И снова долгое молчание, а потом – шепот:
– Что до планов Господа относительно нашей встречи… Я много об этом думал. Может, мы даны друг другу для взаимной поддержки, а может, это испытание…
Состояние Франс улучшалось день ото дня, и рождественские праздники прошли в радостной атмосфере. Анри Монсеваль очень волновался о жене, хотя и старался этого не показывать. По крайней мере, так Элен это воспринимала. Но что, если она заблуждается? Может, в том, что в последнее время он выглядит мрачнее обычного, виновата как раз она?
После праздников Элен решила еще немного побыть в Вендури. Ближайшие концерты запланированы на апрель, а до того можно было все время посвящать матери. Плюс ко всему они с Александром снова часто и подолгу беседовали, и в этих разговорах она научилась черпать душевное равновесие и даже счастье.
В феврале к прислужнице священника, мадам Батистине, приехала погостить племянница по имени Мани́к – очень симпатичное белокурое создание лет восемнадцати, неиспорченное, жизнерадостное и смешливое. С тех пор как она обосновалась в пресбитерии, Элен потеряла покой. Она была уверена, что девушка не осталась равнодушна к мужскому обаянию Александра, но хуже всего было то, что глаза молодого священника блестели ярче обычного. Может, он и не отдавал себе в этом отчета, но внимание хорошенькой Маник было ему приятно. Для Элен же это было мучительно, тем более что она ничего не могла поделать.
Однажды Александр спросил у нее:
– Что-то случилось? В последнее время ты стала задумчивой… Какой-то отстраненной…
– Может, это потому, что ты слишком много внимания уделяешь Маник?
– Элен, не говори глупости! Знай, что каждый раз, когда ты сомневаешься во мне, ты сама себе делаешь больно! Для меня Маник – просто симпатичная девушка, не больше.
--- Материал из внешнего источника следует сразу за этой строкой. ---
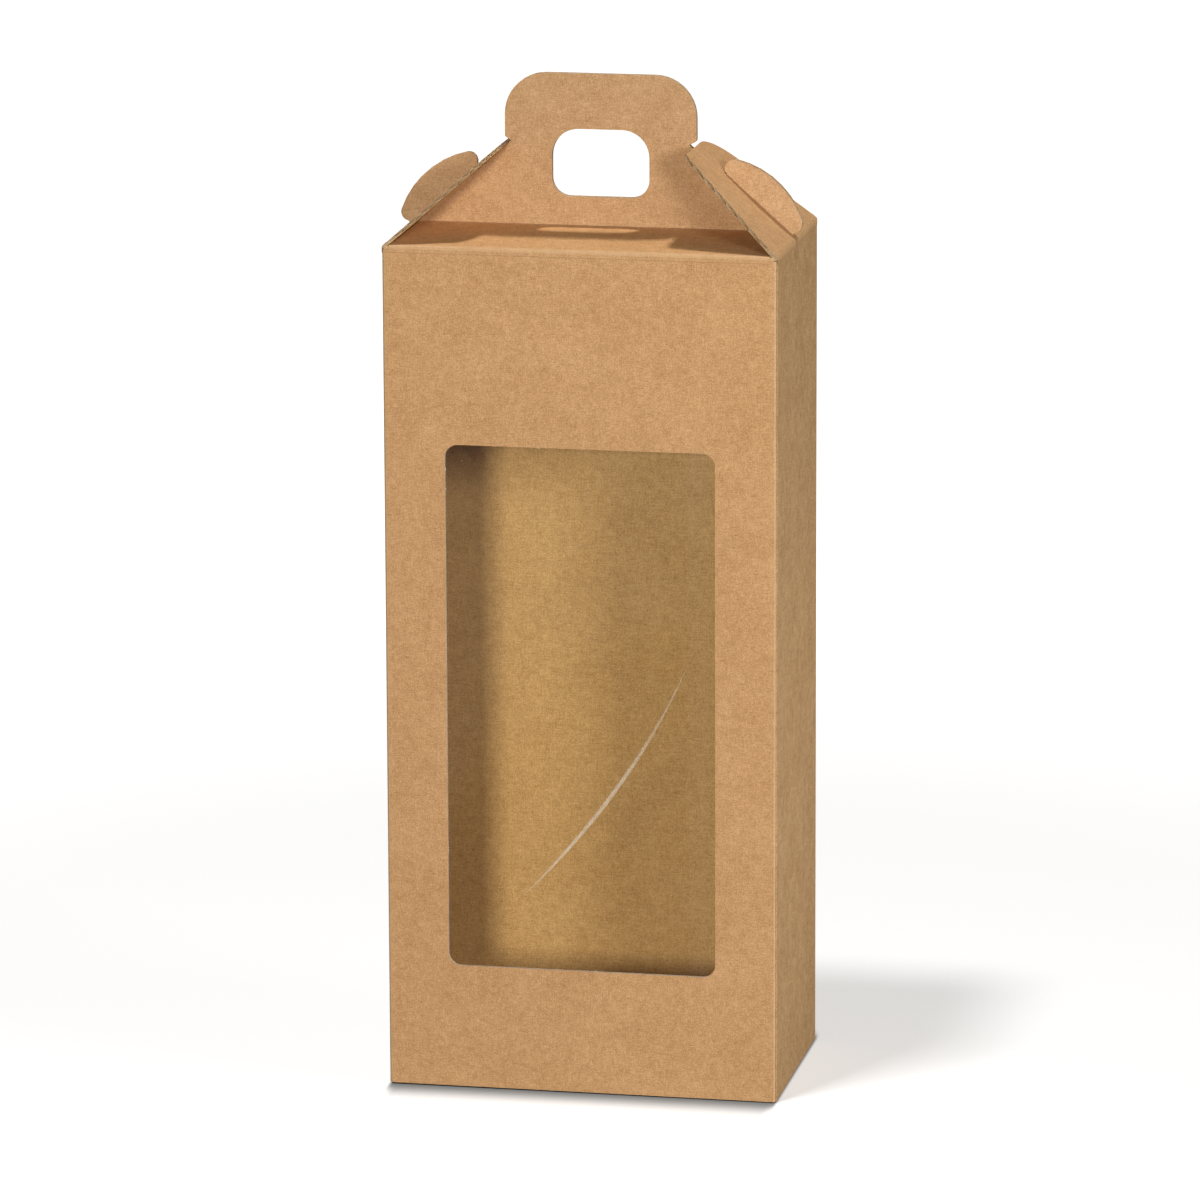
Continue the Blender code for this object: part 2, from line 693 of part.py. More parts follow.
def narrow_flap_outlines():
    """A narrow bottom flap and its corner tab, either side of the diagonal crease.

    X runs inward from the fold at the side panel's outer face, and Y along it.
    """
    side = HALF_DEPTH - NARROW_FLAP_RELIEF
    crease_gap = FOLD_GAP * math.sqrt(2)
    reach = NARROW_FLAP_REACH
    on_crease = reach - HALF_DEPTH
    flap = [
        (0, -side),
        (HALF_DEPTH - side - crease_gap, -side),
        (reach, on_crease + crease_gap),
        (reach, on_crease + NARROW_FLAP_NOSE),
        (reach - (side - on_crease - NARROW_FLAP_NOSE), side),
        (0, side),
    ]
    along = CORNER_TAB_WIDTH * math.sqrt(2)
    tab = [
        (HALF_DEPTH - side, -side),
        (HALF_DEPTH - side + along, -side),
        (reach, on_crease - CORNER_TAB_WIDTH),
        (reach, on_crease),
    ]
    return flap, tab


def build_bottom(group, kraft):
    """The crash-lock bottom: wide flaps that hook together, over narrow flaps glued to them."""
    for turns, name in ((0, "front_bottom_flap"), (2, "back_bottom_flap")):
        mesh = flat_sheet(name, [wide_flap_outline()])
        mitre_fold_edge(mesh, 1, -HALF_DEPTH, -HALF_BOARD)
        bend_over_narrow_flaps(mesh, -HALF_DEPTH)
        place = quarter_turns(turns) @ Matrix.Translation((0, 0, HALF_BOARD))
        add_part(group, name, mesh, place, kraft)
    flap_outline, tab_outline = narrow_flap_outlines()
    to_side = Matrix.Translation((-HALF_WIDTH, 0, HALF_BOARD))
    for turns, side in ((0, "left"), (2, "right")):
        place = quarter_turns(turns) @ to_side
        name = side + "_bottom_flap"
        mesh = flat_sheet(name, [flap_outline])
        fold_in_place(mesh)
        add_part(group, name, mesh, place, kraft)
        name = side + "_corner_tab"
        add_part(group, name, flat_sheet(name, [tab_outline]), place, kraft)


def fold_in_place(mesh):
    """Shift a narrow flap so that the fold at its zero edge can be rounded and mitred."""
    aside = Matrix.Translation((-HALF_WIDTH, 0, 0))
    mesh.transform(aside)
    mitre_fold_edge(mesh, 0, -HALF_WIDTH, -HALF_BOARD)
    mesh.transform(aside.inverted())


def main():
    """Build the whole box."""
    clear_scene()
    box = new_collection("carry_box")
    cutters = new_collection("cutters")
    kraft = new_material("kraft_outside", KRAFT_OUTSIDE, KRAFT_ROUGHNESS)
    shaded = new_material("kraft_side", KRAFT_SHADED, KRAFT_ROUGHNESS)
    inside = new_material("kraft_inside", KRAFT_INSIDE, KRAFT_ROUGHNESS)
    film = new_material("window_film", FILM_CLEAR, FILM_ROUGHNESS, FILM_ALPHA)
    build_walls(box, kraft, shaded)
    build_seam_flap(box, inside)
    build_window_film(box, film)
    build_bottom(box, inside)
    build_top_panels(box, kraft)
    build_handles(box, cutters, kraft)
    build_lock_flaps(box, cutters, kraft)


main()
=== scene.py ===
# %% [markdown]
# # A carry box of thin corrugated board
#
# The real box is one die-cut sheet of brown board, folded into a tall sleeve with a film window.
# Two half-depth panels close its top, and each carries half of a double handle. Sloping flaps hook
# over half-moon ears and lock the top shut.
#
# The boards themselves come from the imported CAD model, which this script loads as a fixed frame.
# What is left to do here is what makes it look like board: the paper, the flutes in the cut edges,
# the pressed creases, the paper that carries on round every fold, and the film.
#
# Lengths are in metres. The front faces -Y and the box stands on z = 0.

# %% Load the frame
import json
import math
import random

import bmesh
import bpy
from mathutils import Matrix, Vector

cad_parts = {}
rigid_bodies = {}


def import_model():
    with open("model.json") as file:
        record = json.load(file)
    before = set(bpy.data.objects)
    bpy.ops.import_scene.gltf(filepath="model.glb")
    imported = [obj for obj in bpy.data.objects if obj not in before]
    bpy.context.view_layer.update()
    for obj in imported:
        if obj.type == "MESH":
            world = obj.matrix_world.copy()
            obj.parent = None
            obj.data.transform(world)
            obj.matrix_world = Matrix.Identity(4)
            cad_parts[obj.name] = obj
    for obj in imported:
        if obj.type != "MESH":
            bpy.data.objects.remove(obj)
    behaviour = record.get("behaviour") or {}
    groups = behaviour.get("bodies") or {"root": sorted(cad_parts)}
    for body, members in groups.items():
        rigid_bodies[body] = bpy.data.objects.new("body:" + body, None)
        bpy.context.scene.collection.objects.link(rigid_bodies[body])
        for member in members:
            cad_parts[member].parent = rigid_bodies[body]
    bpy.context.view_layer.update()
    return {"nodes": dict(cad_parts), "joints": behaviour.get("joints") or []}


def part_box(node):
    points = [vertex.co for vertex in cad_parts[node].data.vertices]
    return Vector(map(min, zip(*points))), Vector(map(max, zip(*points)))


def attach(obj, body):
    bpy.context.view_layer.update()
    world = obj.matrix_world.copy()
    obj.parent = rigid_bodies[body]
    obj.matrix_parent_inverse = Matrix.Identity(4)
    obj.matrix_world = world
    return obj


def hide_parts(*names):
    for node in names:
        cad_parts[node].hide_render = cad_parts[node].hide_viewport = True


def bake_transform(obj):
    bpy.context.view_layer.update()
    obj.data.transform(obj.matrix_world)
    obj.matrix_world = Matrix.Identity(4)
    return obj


for thing in list(bpy.data.objects):
    bpy.data.objects.remove(thing, do_unlink=True)

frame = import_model()

# %% [markdown]
# ## The sizes that everything else follows
#
# The frame knows where each board and each crease is, so the script measures instead of repeating
# numbers. A joint's place is the middle of the board on its crease.

# %% Measure the box
panel_low, panel_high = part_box("front_panel")
BOARD = panel_high.y - panel_low.y
HALF_BOARD = BOARD / 2
PANEL_HALF = panel_high.x
HALF_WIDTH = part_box("right_side_panel")[1].x
FRONT = panel_low.y
PANEL_TOP = panel_high.z

crease = {joint["name"]: Vector(joint["pos_m"]) for joint in frame["joints"]}
front_crease = crease["front_top_fold"]
grip_crease = crease["front_grip_fold"]
side_crease = crease["right_lock_fold"]
print("board, mm:", round(1000 * BOARD, 2), "panel top, mm:", round(1000 * PANEL_TOP, 1))

# %% [markdown]
# ## Helpers for shader nodes
#
# A procedural finish is a graph of small nodes. Nodes could be placed and wired one line at a
# time, but that takes four lines each. So one helper places any node and wires its inputs, and the
# others use it for sums, for smooth steps, for mixed colours and for noise.

# %% Place and wire nodes
def place(tree, kind, inputs=None, **settings):
    """Add a node, set it up and wire or fill its inputs."""
    node = tree.nodes.new(kind)
    for name, value in settings.items():
        setattr(node, name, value)
    for name, value in (inputs or {}).items():
        if isinstance(value, bpy.types.NodeSocket):
            tree.links.new(value, node.inputs[name])
        else:
            node.inputs[name].default_value = value
    return node


def calc(tree, operation, *values, clamp=False):
    """A Math node's result."""
    node = place(tree, "ShaderNodeMath", dict(enumerate(values)), operation=operation)
    node.use_clamp = clamp
    return node.outputs[0]


def vector_calc(tree, operation, *values):
    """A Vector Math node's result: a number for a length or a dot product, else a vector."""
    node = place(tree, "ShaderNodeVectorMath", dict(enumerate(values)), operation=operation)
    return node.outputs["Value" if operation in ("LENGTH", "DOT_PRODUCT") else "Vector"]


def ramp_between(tree, value, low, high):
    """0 below one value, 1 above the other, and a smooth step from one to the other."""
    inputs = {"Value": value, "From Min": low, "From Max": high}
    node = place(tree, "ShaderNodeMapRange", inputs, interpolation_type="SMOOTHSTEP")
    return node.outputs["Result"]


def fall_between(tree, value, low, high):
    """1 below one value, 0 above the other, and a smooth step from one to the other."""
    return calc(tree, "SUBTRACT", 1.0, ramp_between(tree, value, low, high))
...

И он погладил нахмуренную Элен по плечу.
– Ревность – яд, разъедающий нас изнутри. Она может все разрушить. И дружбу тоже, – добавил он после секундного колебания.
– Александр, ты когда-нибудь влюблялся?
– Почему ты спрашиваешь?
– Ответь, пожалуйста!
Соврать ей он попросту не мог, а отвечать не хотел. Наконец он решился и произнес тихим голосом:
– Да, я влюблялся. Дважды. Но это было скорее физическое влечение. И ничем серьезным это не кончилось… Зов плоти – это ведь не то же самое, что любовь?
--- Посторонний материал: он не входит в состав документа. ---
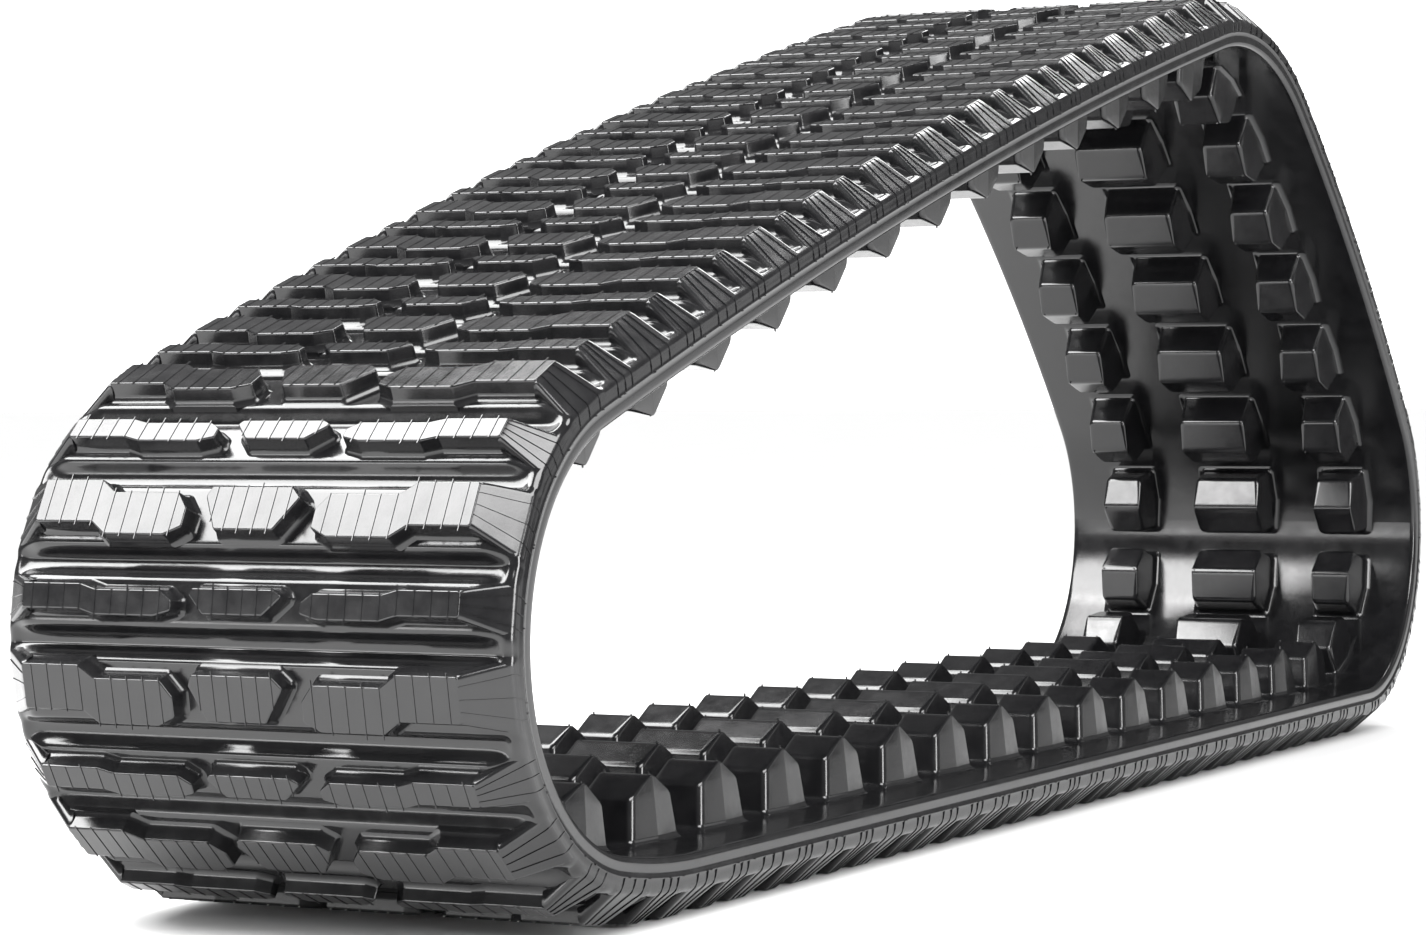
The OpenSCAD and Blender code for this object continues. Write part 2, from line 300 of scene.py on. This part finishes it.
def rubber(name, dark, light, rough, grain):
    """Moulded rubber: cloudy tone and gloss, a fine grain, and faint smears left by the mould.

    rough is the range of its roughness, and grain is the strength of its fine bump.
    """
    mat, tree, bsdf = node_material(name)
    link = tree.links.new
    coords = add_node(tree, "ShaderNodeTexCoord").outputs["Object"]
    cloud = add_node(tree, "ShaderNodeTexNoise", Scale=9.0, Detail=5.0, Roughness=0.6)
    fine = add_node(tree, "ShaderNodeTexNoise", Scale=420.0, Detail=3.0, Roughness=0.55)
    smear = add_node(tree, "ShaderNodeTexNoise", Scale=60.0, Detail=4.0, Roughness=0.65)
    for node in (cloud, fine, smear):
        link(coords, node.inputs["Vector"])
    tone = remap(tree, smear.outputs["Fac"], 0.35, 0.7, 0.0, 1.0)
    link(mix_colours(tree, tone, dark, light), bsdf.inputs["Base Color"])
    add = add_node(tree, "ShaderNodeMath", operation="ADD")
    link(remap(tree, cloud.outputs["Fac"], 0.3, 0.7, *rough), add.inputs[0])
    link(remap(tree, smear.outputs["Fac"], 0.3, 0.7, -0.03, 0.05), add.inputs[1])
    link(add.outputs[0], bsdf.inputs["Roughness"])
    bump = add_bump(tree, fine.outputs["Fac"], grain, 0.0004, bsdf.inputs["Normal"])
    add_bump(tree, smear.outputs["Fac"], 0.02, 0.0008, bump.inputs["Normal"])
    return mat


def woven(name, warp, weft):
    """Textile cord ply: parallel cords crossing at a bias angle under a thin rubber coat."""
    mat, tree, bsdf = node_material(name)
    link = tree.links.new
    coords = add_node(tree, "ShaderNodeTexCoord").outputs["Object"]
    turn = add_node(tree, "ShaderNodeMapping")
    turn.inputs["Rotation"].default_value = (0.0, 0.0, math.radians(32))
    link(coords, turn.inputs["Vector"])
    cords = add_node(tree, "ShaderNodeTexWave", Scale=160.0, Distortion=0.6, Detail=2.0)
    link(turn.outputs["Vector"], cords.inputs["Vector"])
    link(mix_colours(tree, cords.outputs["Fac"], warp, weft), bsdf.inputs["Base Color"])
    link(remap(tree, cords.outputs["Fac"], 0.0, 1.0, 0.6, 0.85), bsdf.inputs["Roughness"])
    add_bump(tree, cords.outputs["Fac"], 0.6, 0.0006, bsdf.inputs["Normal"])
    return mat


def stranded_steel(name, brass, steel):
    """Brass-washed steel cable: helical strands with a slight colour change from wire to wire."""
    mat, tree, bsdf = node_material(name)
    link = tree.links.new
    coords = add_node(tree, "ShaderNodeTexCoord").outputs["Object"]
    turn = add_node(tree, "ShaderNodeMapping")
    turn.inputs["Rotation"].default_value = (math.radians(25), math.radians(25), math.radians(20))
    link(coords, turn.inputs["Vector"])
    wires = add_node(tree, "ShaderNodeTexWave", Scale=420.0, Distortion=0.2)
    tone = add_node(tree, "ShaderNodeTexNoise", Scale=150.0, Detail=3.0)
    link(turn.outputs["Vector"], wires.inputs["Vector"])
    link(coords, tone.inputs["Vector"])
    link(mix_colours(tree, tone.outputs["Fac"], brass, steel), bsdf.inputs["Base Color"])
    link(remap(tree, wires.outputs["Fac"], 0.0, 1.0, 0.28, 0.5), bsdf.inputs["Roughness"])
    bsdf.inputs["Metallic"].default_value = 1.0
    add_bump(tree, wires.outputs["Fac"], 0.7, 0.0005, bsdf.inputs["Normal"])
    return mat


DARK, LIGHT = (0.004, 0.004, 0.0044), (0.007, 0.007, 0.0075)
COVER = rubber("cover_rubber_gloss", DARK, LIGHT, (0.13, 0.20), 0.05)
TREAD = rubber("tread_rubber_satin", (0.005, 0.005, 0.0055), (0.008, 0.008, 0.0085), (0.16, 0.23), 0.06)
LUG = rubber("lug_rubber_gloss", DARK, LIGHT, (0.14, 0.22), 0.05)
GUM = rubber("gum_rubber_matt", (0.020, 0.020, 0.020), (0.035, 0.034, 0.033), (0.45, 0.6), 0.3)
PLY = woven("ply_fabric_cord", (0.20, 0.15, 0.09), (0.34, 0.27, 0.17))
STEEL = stranded_steel("steel_cable_strands", (0.55, 0.50, 0.38), (0.62, 0.63, 0.64))


# ---------------------------------------------------------------- belt skin
# Share of a rib's height, from the middle of its bar to the valley
RISE = [1, 1, 1, 0.99, 0.95, 0.86, 0.72, 0.54, 0.36, 0.20, 0.08, 0.02, 0]
# How far from the middle each share lies, on a long bar and on a short one
FLANKS = [[0, 9, 16.5, 18.4, 19.7, 20.7, 21.5, 22.2, 22.9, 23.6, 24.2, 24.8, HALF_BAR],
          [0, 6, 11.5, 13.4, 14.8, 15.9, 16.8, 17.6, 18.5, 19.6, 20.9, 22.6, HALF_BAR]]
ROW_U = np.array([[-u for u in f[:0:-1]] + f[:-1] for f in FLANKS])
ROW_SHARE = np.array(RISE[:0:-1] + RISE[:-1])
PER_BAR = len(ROW_SHARE)
# How far from its middle a bar keeps its shape in the bends
HOLD = np.array([20.5, 15.5])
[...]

– А меня ты любишь? Я имею в виду, по-настоящему?
– Не знаю. Если бы мне нужно было жениться, то я бы без колебаний выбрал тебя, Элен. Но я – священник. Ты – третья женщина, к которой я испытываю какие-то чувства, и ты будешь последней. Но давай больше не будем об этом. Если я и говорю тебе все это, то только потому, что чувствую: ты несчастна… и мне это не нравится.
Как обычно, Александр вел машину на большой скорости. До Канн было уже рукой подать. Всю дорогу он напевал, смеялся и шутил. Элен с улыбкой наблюдала за своим спутником и тоже была счастлива. Она ощущала себя красивой. Для конца марта было уже очень тепло, и она надела белое романтичное платье с длинными свободными рукавами и расклешенной юбкой, волосы собрала под красную ленточку и даже чуть-чуть подкрасила глаза. Александр тоже был очень хорош в тонкой рубашке, безукоризненно сидящих брюках и мокасинах из мягкой кожи. Ничто в его облике, даже крестик на шее, не наводило на мысль, что этот мужчина – священник. Он вполне мог самым естественным образом затеряться в когорте многочисленных друзей Кристианы.
Подруга пригласила Элен провести день в хорошей компании, и она не смогла отказать себе в удовольствии позвать с собой Александра. Они оба рассчитывали, что эта поездка поможет им отвлечься от повседневной рутины, забыть о серых красках ушедшей зимы.